De quando em quando, aparece um filme de terror que redime o género de todo o lixo com que maus realizadores e maus argumentistas o entopem. Esse filme é “The Witch”, com que Robert Eggers se estreou a realizar, foi premiado em Sundance 2015 e passa hoje no IndieLisboa (Secção Boca do Inferno, Cinema São Jorge-Sala Manoel de Oliveira, 19.00). Eggers pesquisou uma série de contos fantásticos populares e lendas dos primórdios dos EUA sobre bruxas e bruxaria, para escrever e assinar esta fita passada na Nova Inglaterra (de onde aliás é natural) do século XVII, poucos anos depois do desembarque nas costas americanas dos primeiros colonizadores vindos de Inglaterra.

Um homem e a sua família são banidos da comunidade puritana onde vivem, e instalam-se numa cabana construída à beira de uma densa floresta, tentando subsistir à base do produto das colheitas e dos poucos animais que criam. Mas parece haver forças maléficas, nomeadamente uma bruxa, não só a trabalhar em redor deles, como também manifestando-se de forma sinistra nalguns dos animais selvagens e domésticos. As crianças da família são as primeiras vítimas, instalando a desconfiança, o desespero e o medo nos sobreviventes.

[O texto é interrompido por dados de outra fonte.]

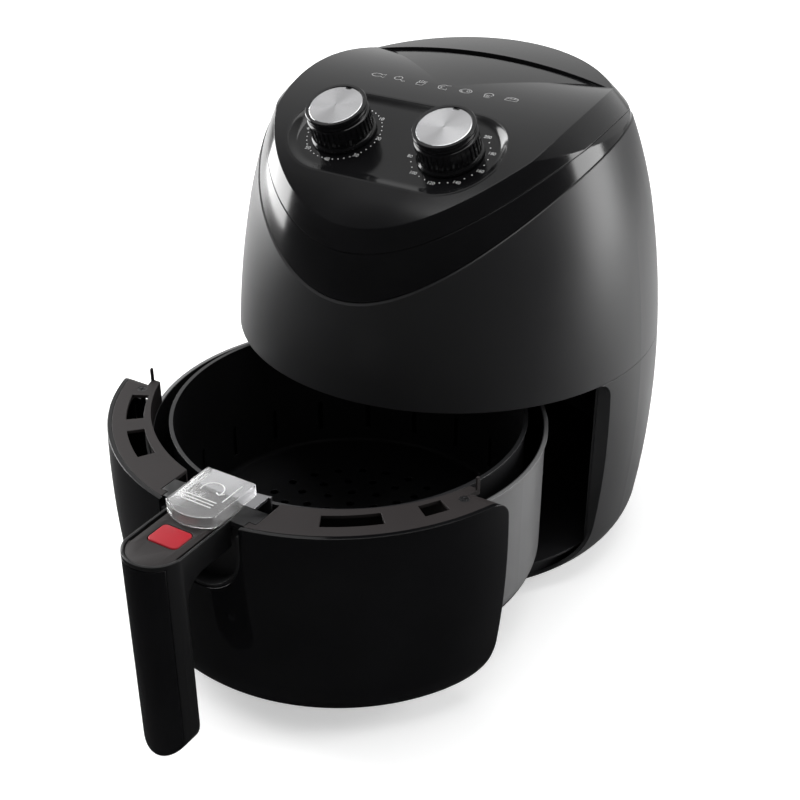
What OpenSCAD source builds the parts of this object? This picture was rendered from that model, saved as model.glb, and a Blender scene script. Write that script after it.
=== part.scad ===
// Drawer-type air fryer with an egg-shaped casing.
// Millimetres, +Z up. The origin is on the casing's axis, on the surface it stands on.
// The front, with the drawer and its handle, faces -Y. The drawer is shown pulled out.

/* [Casing] */
// Radius of the casing at its widest
belly_r = 136.4; // [130:0.2:146]
// Height of the widest point
belly_z = 112; // [100:1:125]
// Radius of the side's long upright curve
side_r = 590; // [480:10:900]
// Height where the side turns into the tighter shoulder curve
shoulder_z = 230; // [215:1:245]
// Radius of the shoulder curve
shoulder_r = 285; // [240:5:400]
// Radius of the rounded bottom edge
base_round = 34; // [26:1:40]
// Wall of the moulded casing parts
wall = 2.5; // [1.8:0.1:3]
// Height of the rubber feet
foot_h = 4; // [3:0.5:8]
// Radius of a foot
foot_r = 9; // [7:0.5:10]
// Gap left between neighbouring casing parts
seam = 0.3; // [0.2:0.05:0.6]

/* [Top] */
// Height of the glossy top's crown in front of the slit
crown_z = 301.2; // [296:0.2:306]
// Place of that crown behind the axis
crown_y = 9.8; // [4:0.2:14]
// Radius of the top's curve from front to back
crown_r = 188.4; // [175:0.2:205]
// Radius of the ball that rounds the crown off at the sides and the rear
crown_ball = 140; // [134:1:160]
// Rise of the rear hump above the crown
hump_rise = 3.6; // [2:0.2:5]
// Radius of the hump's own dome
hump_r = 480; // [420:10:600]
// Radius of the flatter dome that leads back from the crown to the slit
lead_r = 480; // [400:10:700]
// Place where that flatter dome starts, in front of the axis
lead_y = 12; // [4:1:20]
// Depth of the glossy cover's side below its edge
cover_side = 11; // [8:0.5:14]
// Height of the band's lower line at its highest point
band_z = 284; // [279:0.5:287]
// Place of that point behind the axis
band_y = 24; // [16:1:28]
// Radius of the band's lower line
band_r = 190; // [180:1:205]
// Setback of the glossy parts from the satin shell
gloss_setback = 0.6; // [0.3:0.1:1]
// Half length of the air slit
slit_half = 69; // [55:1:72]
// Width of the air slit at its middle
slit_w = 4; // [3:0.5:8]
// Place of the slit's straight front edge
slit_y = 46.5; // [40:0.5:52]

/* [Dials] */
// Tilt of the dial plane
dial_tilt = 23.6; // [20:0.1:27]
// Place of the dial plane's centre in front of the axis
dial_y = 64.2; // [60:0.2:68]
// Height of the dial plane's centre
dial_z = 281.2; // [277:0.2:283]
// Distance between the two knobs
dial_pitch = 71.2; // [68:0.2:76]
// Radius of the recess round each knob
recess_r = 33; // [30:0.5:35]
// Radius of a knob's skirt
knob_r = 19.5; // [17:0.1:21]
// Radius of a knob's top edge
knob_top_r = 18.3; // [16:0.1:20]
// Height of a knob's disc above the dial
knob_h = 20.7; // [16:0.1:24]
// Radius of the spun metal disc
disc_r = 16; // [13:0.1:17]
// Thickness of the disc
disc_t = 1; // [0.6:0.1:2]
// Gap between knob and dial
knob_gap = 0.6; // [0.3:0.1:1]
// Radius of the switch shafts
shaft_r = 3; // [2.5:0.1:4]
// Grip ribs round a knob
knob_ribs = 36; // [24:1:48]
// Full turn of the timer in degrees
timer_turn = 264; // [240:2:300]

/* [Drawer opening] */
// Height of the opening's top edge
open_top = 150; // [146:0.5:154]
// Distance of the opening's side edges in front of the axis
open_y = 34.5; // [28:0.5:40]
// Height of the bay floor
bay_floor = 27.5; // [24:0.5:28.5]
// Thickness of the bay's sheet
bay_t = 1.5; // [0.8:0.1:2]
// Clearance beside the pan
bay_gap = 3; // [2:0.1:4]
// Height of the rails that the pan slides on
rail_h = 3.5; // [2.5:0.5:5]
// Radius of the liner's skirt below the bay floor
toe_r = 119; // [112:0.5:121]
// Height of the casing's lip under the opening
lip_z = 15; // [12:0.5:15.5]
// Radius of the opening's lower corners
corner_low = 30; // [20:1:34]
// Radius of the opening's upper corners
corner_top = 10; // [6:0.5:12]

/* [Pan] */
// How far the drawer stands out at rest
draw_out = 126; // [0:1:150]
// Distance of the pan's centre behind the casing's axis when closed
pan_back = 8; // [5:0.5:9]
// Radius of the pan's rim
pan_rim_r = 118.5; // [114:0.1:120]
// Height of the pan's rim
pan_top = 127; // [122:0.2:128]
// Wall of the pan
pan_wall = 1.2; // [0.8:0.1:2]
// Width of the pan's turned-out rim
pan_lip = 1.6; // [1:0.1:3]
// Radius of the pan's bottom edge
pan_round = 16; // [10:0.5:22]

/* [Drawer front] */
// Height of the drawer front's top edge
panel_top = 141; // [138:0.2:141.4]
// Height of its bottom edge
panel_bottom = 16; // [13:0.5:20]
// Distance of its side edges in front of the casing's axis when closed
panel_y = 37; // [36:0.5:44]
// Wall of the drawer front
panel_wall = 2.5; // [2:0.1:3]
// Radius of the inner edge of the rim plate
rim_in_r = 116.1; // [113:0.1:117]
// Thickness of the rim plate
rim_t = 2; // [1.5:0.1:3]
// Inner radius of the rim plate's slots
slot_in_r = 115; // [114:0.5:116.5]
// Width of those slots
slot_w = 10; // [6:0.5:11]
// Place of the two screws in the rim plate, in degrees from the middle
screw_a = 66; // [64:0.5:66.5]
// Height of the fins at the rim plate's ends
fin_h = 8; // [5:0.5:8.4]
// Half width of the recess under the handle
recess_half = 24; // [21.5:0.5:28]
// Height of the recess's lowest point
recess_low = 98.5; // [90:0.5:104]
// Depth of the recess
recess_deep = 8; // [6:0.5:10]

/* [Basket] */
// Radius of the basket's rim
basket_r = 106.4; // [102:0.2:109]
// Height of the basket's rim
basket_top = 132.9; // [131:0.1:134]
// Height of the basket's perforated base
basket_low = 44; // [40:0.5:50]
// Wall of the basket
basket_wall_t = 1; // [0.8:0.1:1.6]
// Width of the basket's rolled rim
basket_lip = 1.4; // [1:0.1:2]
// Radius of a hole in the base
hole_r = 2.6; // [1.5:0.1:3]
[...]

Filmado por Eggers com um rigoroso sentido da época, quer a nível da recriação material e de ambientes propriamente dita, quer das mentalidades profundamente religiosas e supersticiosas, “The Witch” está inteligente e poderosamente construído à base de sinais, sugestões e manifestações maléficas e diabólicas, que se vão acumulando e adensando o clima de “suspense”, de mal-estar psicológico e de crispação de terror, para o que muito contribuem uma banda sonora arrepiante, a filmagem com luz natural e um conjunto de atores desconhecidos, entre adultos e crianças, de onde sobressai a diáfana Anja Taylor-Joy no papel de Thomasin, a filha mais velha. A ambivalência que o realizador cultiva ao longo do filme, e que poderá levar alguns a pensar que tudo o que acontece é imaginado ou auto-induzido pelas personagens, fragilizadas pela sua situação e obcecadas com o pecado e com o mal, desfaz-se na sequência final, que um crítico inglês descreveu certeiramente como digna de Goya. Acrescente-se que Stephen King é um dos grandes entusiastas de “The Witch”, e aqui junto a minha à sua voz.